The boot device logical mapping can swap between the first and last device letter.
The SDS errors can also occur after reboots if the SDS service starts before CloudLink has unlocked the drives. This will be fixed in CloudLink release 7.0.2.
Cause
- The encrypted CloudLink mapper is using the drive letter as an identifier. (for example, /dev/mapper/svm_sdb)
- When the drive letter changes, the mapper name changes
- During the reboot, the drive letter can change based on whether the boot drive or the SDS drives are detected first.
- This can also occur if the SDS service starts up before the CloudLink agent has unlocked the drives.
Resolution
Workaround for drive letter changing:
-
Option 1:
- Stop the SDS service on the PowerFlex node (/opt/emc/scaleio/sds/bin/delete_service.sh).
- Clear all the SDS alerts. This should trigger PowerFlex to rescan the system for the new device names and start to use them. (Found in Presentation Server > Devices.)
- Restart the SDS service after (/opt/emc/scaleio/sds/bin/create_service.sh).
-
Option 2: Remove the SDS drives from PowerFlex and readd them. (Found in Presentation Server > Devices)
-
Option 3: Reboot the PowerFlex node and the disk order may change back to the original mapping.
If subsequent reboots are using the new drive letter format, then the SDS errors continue to occur on the reboots.

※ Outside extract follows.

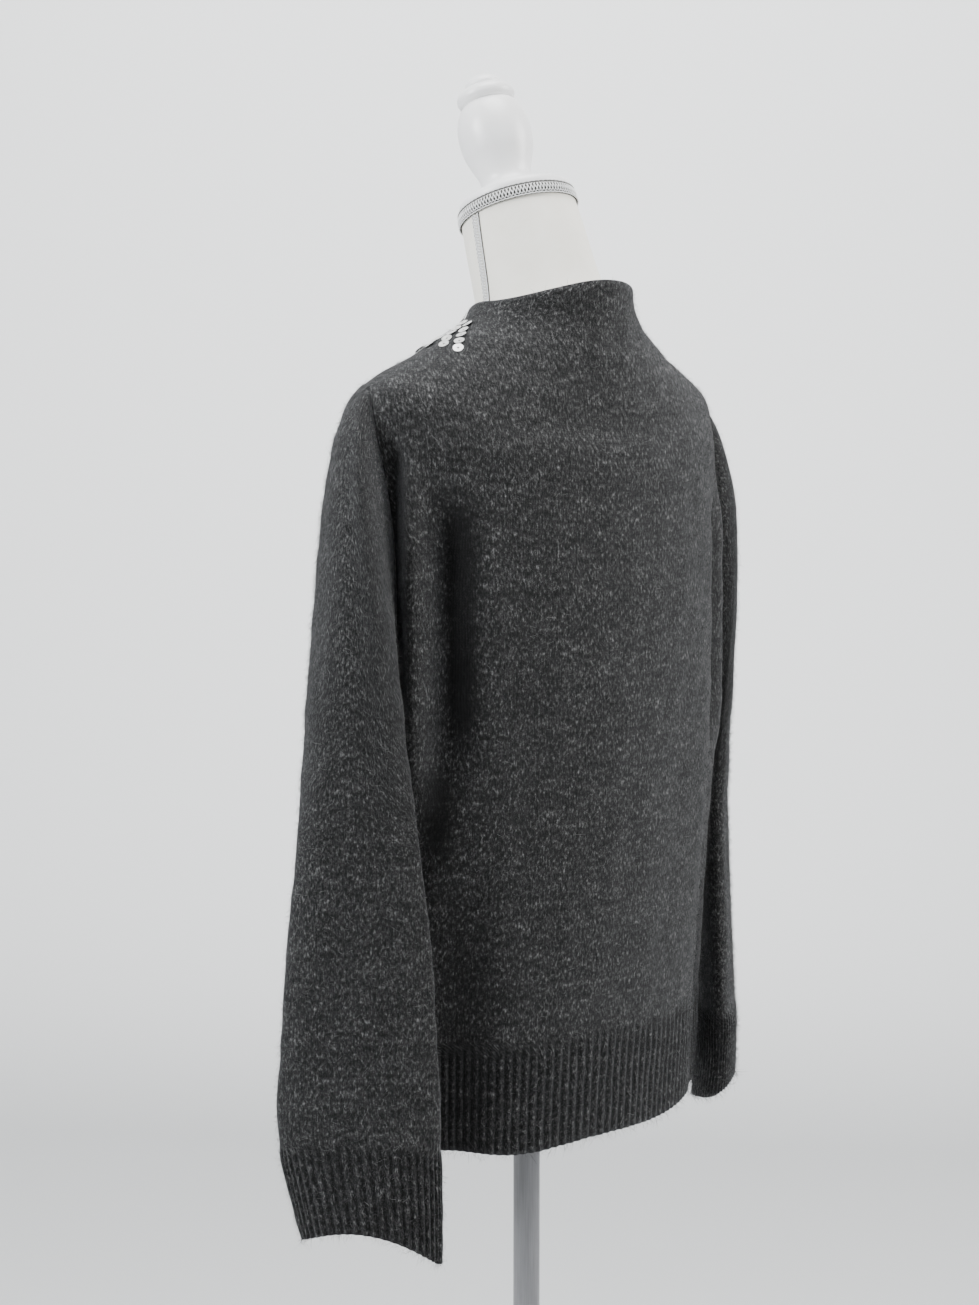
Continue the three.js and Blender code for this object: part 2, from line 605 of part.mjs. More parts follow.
// The braid over a side seam of the neck's cover; `hand` is 1 on the wearer's left.
function sideBraid(hand) {
  const body = new Body();
  const halfWidth = 3.7;
  const thickness = 1.4;
  const rows = [-88, -78, -58, -34, -12.6].map((along) => {
    const inside = column(NECK_RINGS, 'along', 'radius', along) + 0.5;
    const halfTurn = (halfWidth / inside) * (180 / Math.PI);
    const turns = [-halfTurn, 0, halfTurn];
    return body.row([
      ...turns.map((turn) => neckPoint(along, inside, hand * (SIDE + turn))),
      ...turns.reverse().map((turn) => neckPoint(along, inside + thickness, hand * (SIDE + turn))),
    ]);
  });
  for (let i = 1; i < rows.length; i += 1) {
    body.strip(rows[i - 1], rows[i], true, hand < 0);
  }
  body.fan(rows[0], hand > 0);
  body.fan(rows[rows.length - 1], hand < 0);
  return body.geometry();
}

function neckCap() {
  const profile = [[0, -4.5], [39, -4.5], [42.3, -3.5], [43.6, -1], [43.2, 2.5], [41, 4.6], [36, 5], [0, 5]];
  return leaning(turned(profile, 36));
}

function finial() {
  const profile = FINIAL_PROFILE.map(({ along, radius }) => [radius, along]);
  const top = FINIAL_PROFILE[FINIAL_PROFILE.length - 1].along + 1.4;
  const geometry = turned([[0, FINIAL_PROFILE[0].along], ...profile, [0, top]], 24);
  return leaning(geometry.translate(0, -FINIAL_OFFSET, 0));
}

function poleSocket() {
  const low = TORSO_BOTTOM - SEAM_GAP - 14;
  const profile = [[0, low], [24, low], [26, low + 2], [46, low + 8], [48, low + 10], [48, low + 14], [0, low + 14]];
  return turned(profile, 32);
}

function pole() {
  const low = BASE_THICKNESS + 22 + SEAM_GAP;
  const high = TORSO_BOTTOM - 14 - 2 * SEAM_GAP;
  return turned([[0, low], [POLE_RADIUS, low], [POLE_RADIUS, high], [0, high]], 24);
}

function baseBoss() {
  const low = BASE_THICKNESS + SEAM_GAP;
  const high = BASE_THICKNESS + 22;
  return turned([[0, low], [24, low], [24, low + 4], [16, low + 10], [15, high - 1], [14, high], [0, high]], 28);
}

function basePlate() {
  const edge = BASE_RADIUS;
  const top = BASE_THICKNESS;
  return turned([[0, 0], [edge - 1.5, 0], [edge, 1.5], [edge, top - 2.5], [edge - 2.5, top], [0, top]], 48);
}

// ---------------------------------------------------------------- assembly

const knit = { color: 0x464648, roughness: 0.96, metalness: 0 };
const jersey = { color: 0xf0ece0, roughness: 0.9, metalness: 0 };
const braid = { color: 0xd8d8d4, roughness: 0.6, metalness: 0.1 };
const wood = { color: 0xf2f2f4, roughness: 0.45, metalness: 0 };
const metal = { color: 0xd9dadc, roughness: 0.35, metalness: 0.6 };

const sweaterOnForm = new THREE.Group();

function add(name, geometry, look) {
  const mesh = new THREE.Mesh(geometry, new THREE.MeshStandardMaterial(look));
  mesh.name = name;
  sweaterOnForm.add(mesh);
}

add('back', panel(0), knit);
add('front', panel(180), knit);
add('sleeve_left', sleeve({ rings: LEFT_SLEEVE_RINGS, folds: LEFT_SLEEVE_FOLDS, hand: 1 }), knit);
add('sleeve_right', sleeve({ rings: RIGHT_SLEEVE_RINGS, folds: RIGHT_SLEEVE_FOLDS, hand: -1 }), knit);
add('form_torso', torso(), jersey);
add('form_neck_braid', neckBraid(), braid);
add('form_side_braid_left', sideBraid(1), braid);
add('form_side_braid_right', sideBraid(-1), braid);
add('form_neck_cap', neckCap(), wood);
add('form_finial', finial(), wood);
add('form_socket', poleSocket(), wood);
add('form_pole', pole(), metal);
add('form_base_boss', baseBoss(), metal);
add('form_base', basePlate(), metal);

export default sweaterOnForm;
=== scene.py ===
# %% [markdown]
# # A sequin sweater on a dress form
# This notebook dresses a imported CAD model. The sweater is a dark grey, brushed knit with a
# funnel neck, wide sleeves, ribbed hem and cuffs, and flat round sequins on its front. It
# stands on a limbless dress form with a braid-trimmed neck and a white turned finial.
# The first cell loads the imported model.

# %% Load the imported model
import math
import bmesh
import bpy
import numpy as np
from mathutils import Matrix, Vector


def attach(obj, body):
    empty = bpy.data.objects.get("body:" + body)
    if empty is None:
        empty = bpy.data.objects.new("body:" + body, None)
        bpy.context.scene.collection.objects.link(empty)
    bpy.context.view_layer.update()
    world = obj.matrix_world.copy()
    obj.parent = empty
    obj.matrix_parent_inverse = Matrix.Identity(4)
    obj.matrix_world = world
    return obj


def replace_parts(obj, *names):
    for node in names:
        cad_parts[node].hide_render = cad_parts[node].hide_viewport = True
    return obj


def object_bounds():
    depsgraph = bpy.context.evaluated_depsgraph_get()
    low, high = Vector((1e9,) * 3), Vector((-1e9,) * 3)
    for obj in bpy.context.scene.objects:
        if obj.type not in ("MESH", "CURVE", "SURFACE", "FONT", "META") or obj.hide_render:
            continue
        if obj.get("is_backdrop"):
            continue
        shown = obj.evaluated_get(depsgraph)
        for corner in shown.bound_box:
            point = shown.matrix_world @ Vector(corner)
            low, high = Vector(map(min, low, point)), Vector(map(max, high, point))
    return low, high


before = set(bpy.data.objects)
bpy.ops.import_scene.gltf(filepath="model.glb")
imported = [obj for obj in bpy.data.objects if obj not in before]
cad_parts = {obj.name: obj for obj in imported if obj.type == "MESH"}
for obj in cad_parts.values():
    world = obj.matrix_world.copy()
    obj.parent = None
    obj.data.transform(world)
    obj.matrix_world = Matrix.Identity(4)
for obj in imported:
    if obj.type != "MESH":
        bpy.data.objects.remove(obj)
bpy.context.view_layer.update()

MM = 0.001

# %% [markdown]
# The camera stands behind the wearer's left shoulder, just under two metres away, and looks
# down a little. A camera is aimed with a forward direction, which is turned into a rotation
# with to_track_quat, so no angle has to be guessed in the editor.

# %% Place the camera
STAND_AZIMUTH = math.radians(43.0)
CAMERA_DISTANCE, CAMERA_HEIGHT = 1.950, 1.305
AIM_ASIDE, AIM_DOWN = math.radians(0.847), math.radians(5.61)
SENSOR_WIDTH, FOCAL_LENGTH = 36.0, 70.9


def place_object(name, data):
    made = bpy.data.objects.new(name, data)
    bpy.context.scene.collection.objects.link(made)
    return made


towards = Vector((math.sin(STAND_AZIMUTH), math.cos(STAND_AZIMUTH), 0))
heading = Matrix.Rotation(AIM_ASIDE, 3, "Z") @ -towards
forward = (heading * math.cos(AIM_DOWN) + Vector((0, 0, -math.sin(AIM_DOWN)))).normalized()
lens = bpy.data.cameras.new("camera")
lens.sensor_width, lens.lens = SENSOR_WIDTH, FOCAL_LENGTH
camera = place_object("camera", lens)
camera.location = towards * CAMERA_DISTANCE + Vector((0, 0, CAMERA_HEIGHT))
camera.rotation_mode = "QUATERNION"
camera.rotation_quaternion = forward.to_track_quat("-Z", "Y")
bpy.context.scene.camera = camera
print("camera at", [round(v, 3) for v in camera.location])

# %% [markdown]
# A photographer's cove is a floor that curves up into a wall with no corner, so no horizon
# line shows. Spinning one bent profile round the upright axis makes a cove that is the same
# from every side. It is part of the studio and not of the object, so it is staged.

# %% Spin the cove and hang the soft lights
COVE_FLOOR, COVE_BEND, COVE_TOP = 4.2, 2.3, 7.5     # metres
SKY_STRENGTH = 0.22


def new_object(name, bm):
    mesh = bpy.data.meshes.new(name)
    bm.to_mesh(mesh)
    bm.free()
    mesh.polygons.foreach_set("use_smooth", [True] * len(mesh.polygons))
    return place_object(name, mesh)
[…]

To change the PowerFlex drive letters so that the SDS errors do not occur, run the following scli commands:
Find the sds_id of the SDS node that had the errors:
Scli --query_all_sds
Update with the new drive letters:
Scli --update_sds_original_paths -sds_id <id>
Delay PowerFlex start until CloudLink unlocks the drives:
CloudLink upgrades to 7.0x, 7.1, 7.1.1 and 7.1.2 will remove a 60 sec sleep timer in /opt/emc/extra/pre_run.sh on SDS nodes. This will cause SDS errors after a reboot because PowerFlex starts using the drives before they are unlocked by CloudLink. To prevent SDS errors on reboots, add the 60 s delay back in /opt/emc/extra/pre_run.sh on SDS nodes after a CloudLink agent upgrade. This delays the SDS service starting until the encrypted drives have been unlocked by CloudLink.

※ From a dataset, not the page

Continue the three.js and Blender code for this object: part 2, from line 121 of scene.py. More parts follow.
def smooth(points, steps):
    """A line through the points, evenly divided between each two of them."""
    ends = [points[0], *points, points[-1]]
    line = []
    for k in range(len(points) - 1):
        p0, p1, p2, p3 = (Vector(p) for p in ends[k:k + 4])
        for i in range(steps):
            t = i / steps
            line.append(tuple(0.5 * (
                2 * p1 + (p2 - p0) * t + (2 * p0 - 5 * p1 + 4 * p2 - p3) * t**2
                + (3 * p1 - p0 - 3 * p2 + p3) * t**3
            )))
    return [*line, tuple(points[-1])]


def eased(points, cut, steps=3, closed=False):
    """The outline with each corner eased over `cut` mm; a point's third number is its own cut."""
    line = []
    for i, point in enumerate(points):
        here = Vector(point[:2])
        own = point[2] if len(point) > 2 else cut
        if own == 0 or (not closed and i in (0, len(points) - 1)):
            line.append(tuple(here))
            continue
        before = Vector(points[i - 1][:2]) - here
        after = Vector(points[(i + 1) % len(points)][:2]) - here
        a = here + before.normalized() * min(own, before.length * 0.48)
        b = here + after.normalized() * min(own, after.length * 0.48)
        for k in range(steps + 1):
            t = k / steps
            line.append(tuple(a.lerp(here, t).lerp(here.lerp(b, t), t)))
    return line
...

An example showing the 60 s delay added to pre_run.sh:
#!/bin/bash -f if [ -f /sbin/svm ]; then echo svm is installed $(date) >> /var/log/svm-sds /sbin/svmd -l /var/log/svmd.log -p /var/run/svmd.pid & end=$((SECONDS+300)) while [ $SECONDS -lt $end ]; do /sbin/svm unlocked > /dev/null && break sleep 5 done fi sleep 60 echo pre_run returned...$(date) >> /var/log/svm-sds
Permanent Fix:
- New deployments - Install CloudLink 7.1.2 and PowerFlex 3.6.0.2
- Existing systems: Upgrade to CloudLink 7.1.2 and PowerFlex 3.6.0.2
CloudLink 7.1.2 and PowerFlex 3.6.0.2 will use the /dev/disk/by-id/.... And therefore use the /dev/mapper/svm_wwn-XXXX names vs the logical /dev/svm_sdXXX.